--- Task input ---

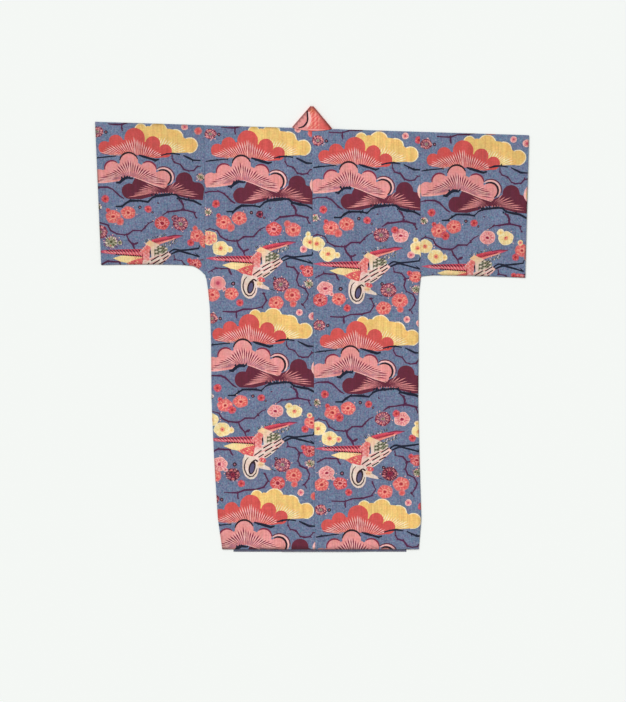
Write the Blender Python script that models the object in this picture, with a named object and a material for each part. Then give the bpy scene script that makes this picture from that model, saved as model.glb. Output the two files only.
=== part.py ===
"""A kimono laid flat on its front, so that its back is uppermost.

Metres, +Z up. +Y runs from the hem to the collar and +X from the wearer's left to the wearer's right.
Every piece is worked out as it is cut: "across" is measured from the centre back seam, "down" from the
shoulder fold, and place() turns both into the lie of the garment on the floor. The left front lies on the
floor, the right front on it, and the back on both. The origin is at the middle of the box, on the floor.
"""

import math

import bmesh
import bpy

# Cloth
CLOTH = 0.0012  # wall of a panel
COLLAR_WALL = 0.0024  # the collar is cloth folded double
GAP = 0.0003  # between two pieces at a seam, and between two layers

# Cut of the body
LENGTH = 1.346  # shoulder fold to the hem of the back
FRONT_DROP = 0.008  # the fronts hang this much below the back
PANEL = 0.345  # centre seam to armhole seam
FOLD = 0.003  # depth of the rounded fold at a shoulder, side or sleeve edge
ARMHOLE = {-1: 0.478, 1: 0.467}  # down to the armpit, left and right
WRAP_AT_TOP = 0.0035  # how far the back turns under at the sides
WRAP_AT_HEM = {-1: 0.036, 1: 0.040}

# Neck, collar and overlap panels
NECK_HALF = 0.066  # half of the neck opening at the shoulder fold
NECK_SLOPE = 0.25  # how fast the neckline of a front runs inwards on its way down
NECK_DIP = 0.009  # of the back neckline below the shoulder fold
COLLAR_SPAN = 0.0811  # width of the collar, measured straight across
COLLAR_FOLD_HALF = 0.0615  # where the collar folds under, at its seam
APEX_HALF = 0.002  # the blunt tip of the collar
APEX_UP = 0.0695
TIP_ROUNDING = 0.0012
COLLAR_END = 0.700
LEVEL_LOW = 0.800  # from here on no collar lies between the fronts and the back
OKUMI = NECK_SLOPE * COLLAR_END - NECK_HALF  # width of an overlap panel
OKUMI_TOP_WIDTH = 0.004

# Sleeves
CUFF_TOP = 0.694  # centre seam to the cuff, along the shoulder fold
CUFF_LEAN = 0.016  # the cuff's lower corner lies this much further in

# Lie of the garment
SHOULDER_SLOPE = 0.031  # the shoulder fold runs down to the right
CENTRE_DRIFT = 0.0105  # the centre seam runs to the right, hem against shoulder

# Layers over the overlap
OVERLAP_MARGIN = 0.010
RAMP = 0.045

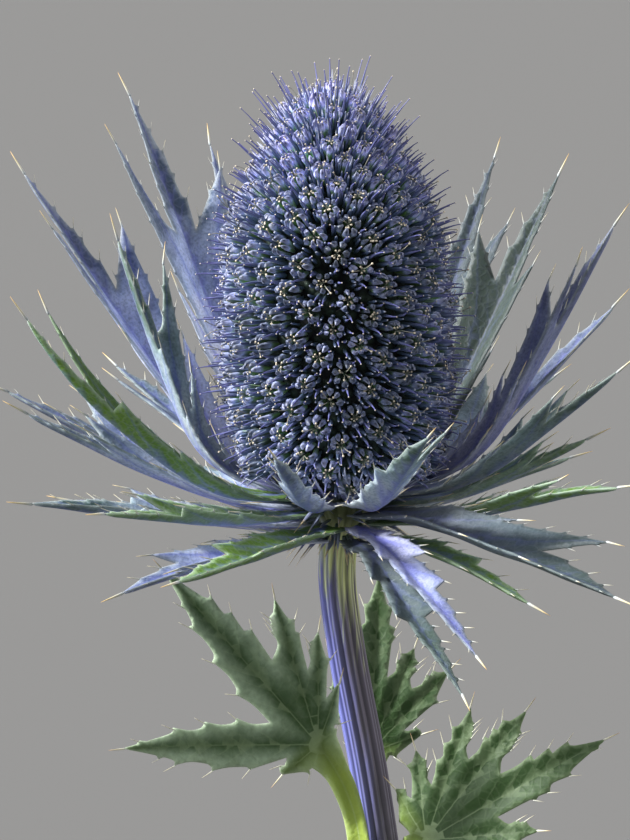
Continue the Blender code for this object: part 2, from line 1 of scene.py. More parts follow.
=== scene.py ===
"""Sea holly flower head on its leafy stem, in a small glass bottle of water: the looks.

Laid out as a Blender add-on and run as a script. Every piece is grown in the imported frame, in metres:
+Z up, -Y towards the viewer, with the origin at the middle of the bottle's foot.
"""

import math
import random
from collections import namedtuple

import bpy
import numpy as np
from bpy.props import FloatProperty, FloatVectorProperty, IntProperty, PointerProperty
from mathutils import Matrix, Vector
from mathutils.geometry import delaunay_2d_cdt


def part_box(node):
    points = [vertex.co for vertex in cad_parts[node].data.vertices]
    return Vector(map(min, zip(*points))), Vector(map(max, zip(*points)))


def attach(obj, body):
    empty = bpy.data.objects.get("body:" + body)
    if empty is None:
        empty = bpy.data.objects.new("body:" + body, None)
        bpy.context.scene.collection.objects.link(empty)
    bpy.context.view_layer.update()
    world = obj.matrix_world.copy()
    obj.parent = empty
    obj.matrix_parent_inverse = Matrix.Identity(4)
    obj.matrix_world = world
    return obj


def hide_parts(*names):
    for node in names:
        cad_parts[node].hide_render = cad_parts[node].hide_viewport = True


bl_info = {
    "name": "Sea Holly in a Bottle",
    "version": (1, 0, 0),
    "blender": (4, 5, 0),
    "location": "View3D > Sidebar > Sea Holly",
    "description": "Grows the florets, bracts, leaves, ribbed stem and bottle of a cut sea holly",
    "category": "Add Mesh",
}

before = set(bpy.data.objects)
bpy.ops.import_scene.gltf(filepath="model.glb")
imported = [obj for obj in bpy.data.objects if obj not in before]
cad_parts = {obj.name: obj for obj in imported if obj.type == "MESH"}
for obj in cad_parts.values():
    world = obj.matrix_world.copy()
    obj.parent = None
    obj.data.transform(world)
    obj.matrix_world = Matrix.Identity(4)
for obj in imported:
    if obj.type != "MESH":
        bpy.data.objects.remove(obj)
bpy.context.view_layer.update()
MM = 0.001

# Where the part's solids stand: the same values as the part's own source, so that each fine piece keeps
# its solid's form
STEM_RADIUS = 1.85 * MM
STEM_RIBS = 9
RIB_DEPTH = 0.1
STEM_ROUTE = [(5.4, 1.9, 4.6), (2.9, 1.6, 20.0), (0.3, 1.3, 36.0), (-2.2, 0.9, 51.0), (-4.3, 0.6, 64.0),
              (-6.7, 0.3, 80.0), (-8.9, 0.0, 92.0), (-10.0, -0.3, 100.5)]
SEAT_LENGTH = 3.6 * MM
FLARE = [(0.0, 1.05), (0.93, 1.05), (0.96, 1.25), (0.98, 1.75), (1.0, 2.5)]
NODE_HEIGHT = 71.5 * MM
HEAD_ORIGIN = Vector((-9.6, -1.4, 110.4)) * MM
HEAD_LEAN_FORWARD = math.radians(7.0)
HEAD_LEAN_LEFT = math.radians(1.8)
CONE_RADIUS = 11.2 * MM
CONE_FOOT = 0.8 * MM
CONE_WIDEST = 14.5 * MM
CONE_TOP = 41.0 * MM
CONE_BELOW = 22.0 * MM
CONE_POWER = 2.3
GOLDEN_ANGLE = math.pi * (3 - math.sqrt(5))
GAP = 0.3 * MM
SOLID_BLADE = 0.6 * MM

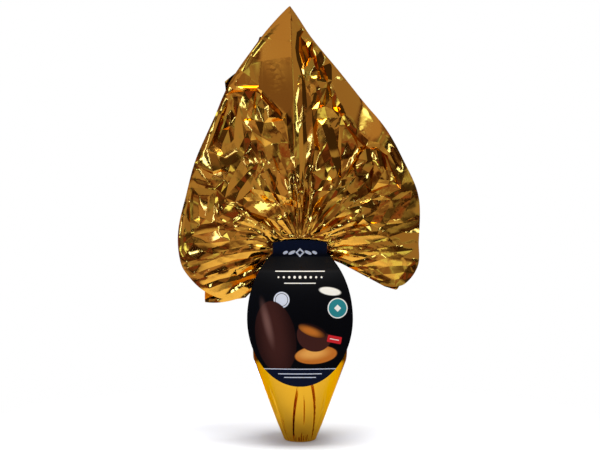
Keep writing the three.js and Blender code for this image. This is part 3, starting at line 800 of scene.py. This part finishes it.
def crownLift(settings, direction, u):
    # how far the sheet stands out from the fan's middle
    front = settings["side"] < 0
    radius = mix(crown["innerRadius"], crownReach(direction), u)
    x, z = fanPoint(direction, radius)
    rough = 1 - settings["calm"](x, z)
    opening = smooth(5, 60, radius) * 0.85 + smooth(4, 20, radius) * 0.15
    rim = 1 - 0.75 * smooth(10, 0, crownReach(direction) - radius)
    lift = crownBase(settings, direction, u)
    if front:
        lift = lift * mix(0.85, 1, smooth(-4, 30, besideCard(x, z)))
    for at, drift, height, width, reach in settings["pleats"]:
        away = np.abs(direction - at - drift * radius / crown["driftRadius"]) * math.pi / 180 * radius
        height = height * (rough if front else 1)
        fade = 1 - smooth(0.5 * reach, reach, radius)
        lift = lift + height * opening * fade * np.maximum(0, 1 - away / pleatHalf(width, radius))
    lift = lift + foldHeight(settings["folds"], x, z) * opening * rim
    for at, up, reach, right, rise in settings["sags"]:
        share = np.exp(-((x - at) ** 2 + (z - up) ** 2) / reach ** 2)
        lift = lift + (right * (x - at) + rise * (z - up)) * share * opening * rim
    lift = lift + heightOver(settings["triangles"], x, z) * opening * rim
    lift = lift + 0.4 * (np.sin(x / 9 + z / 15) + np.sin(z / 11 - x / 17 + 1)) * opening * rim * rough
    # facets that grow outwards and are longest along the pleats
    shrunk = drawnSize * (radius / drawnSize) ** 0.55
    a, b = shrunk * np.cos(np.radians(direction)), shrunk * np.sin(np.radians(direction))
    patch = 0.15 + 0.45 * smooth(0.1, 0.8, np.sin(a / 19 + settings["seed"] * 0.37) * np.sin(b / 15 + 2))
    for at, up, reach in settings["crumpled"]:
        patch = np.maximum(patch, 1.6 * smooth(reach, reach * 0.5, np.hypot(x - at, z - up)))
    for cell, slope, patchy in settings["facets"]:
        share = mix(1, patch, patchy)
        lift = lift + slope * facets(a, b, cell, settings["seed"] + cell) * rough * share * opening * rim
    return np.maximum(lift, crown["leastLift"])


def stepped(line, step):
    # points along a line, no further apart than the step
    parts = []
    for a, b in zip(line, line[1:]):
        parts.append(np.linspace(a, b, int(np.ceil(np.hypot(*(b - a)) / step)), endpoint=False))
    return np.concatenate(parts + [line[-1:]])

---

Print, please, the lines from the first line of the material through the line that contains "back is uppermost.", exactly as written and with nothing added.

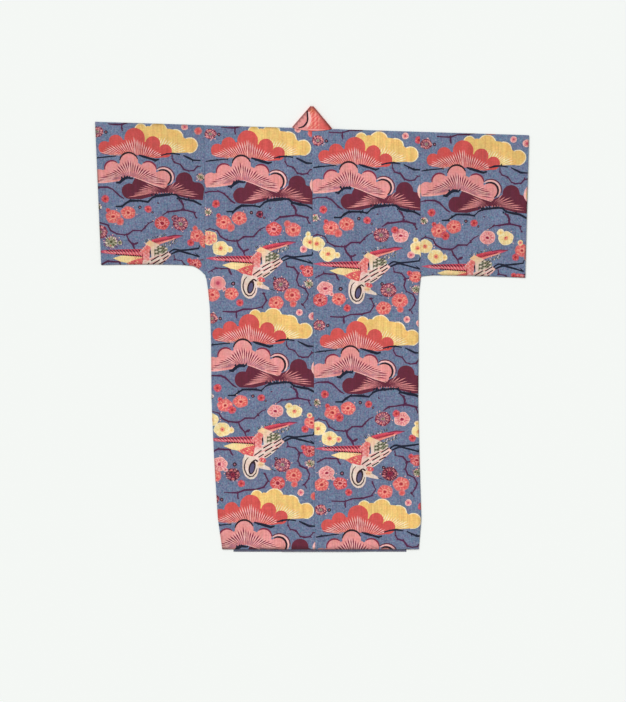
Write the Blender Python script that models the object in this picture, with a named object and a material for each part. Then give the bpy scene script that makes this picture from that model, saved as model.glb. Output the two files only.
=== part.py ===
"""A kimono laid flat on its front, so that its back is uppermost.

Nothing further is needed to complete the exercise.